No group has so far claimed responsibility for the attack. However, the Pakistani Taliban, or the Tehreek-e-Taliban Pakistan (TTP), have claimed responsibility for similar attacks in the past against Pakistani law enforcers and civilians in the province.

The TTP has carried out some of the deadliest attacks against Pakistani law enforcers since 2008 in its bid to impose its own brand of strict Islamic law across the country.

The attack comes as Pakistan struggles to contain a sharp surge in militant violence in recent months. According to statistics released last month by the Pakistan Institute for Conflict and Security Studies (PICSS), combat-related deaths in 2025 rose by 73 percent to 3,387, compared with 1,950 deaths in 2024.

These deaths included 2,115 militants, 664 security forces personnel, 580 civilians, and 28 members of pro-government peace committees, the think tank said. Most of the attacks took place in Khyber Pakhtunkhwa’s Pashtun-majority districts and southwestern Balochistan province, the PICSS noted.

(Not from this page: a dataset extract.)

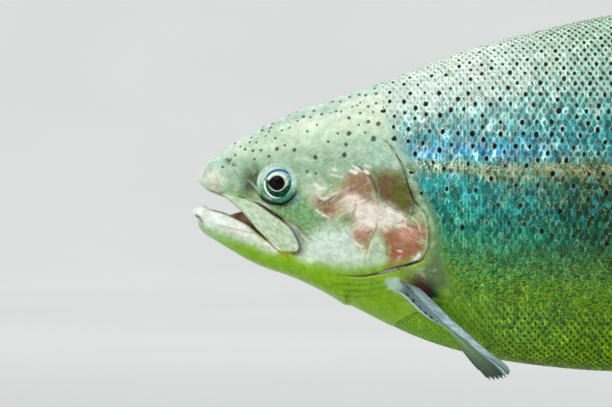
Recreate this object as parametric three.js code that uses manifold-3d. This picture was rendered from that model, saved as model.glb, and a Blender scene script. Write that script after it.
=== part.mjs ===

On Sunday, three traffic police officials were shot dead by unidentified gunmen in Lakki Marwat district. No group claimed responsibility for the incident.

Islamabad accuses the Afghan government of harboring militants who launch attacks against Pakistan, a charge Kabul repeatedly denies. The surge in militant attacks in Pakistan has strained ties between the two neighbors, with Islamabad urging Kabul to take steps to dismantle militant outfits allegedly operating from its soil.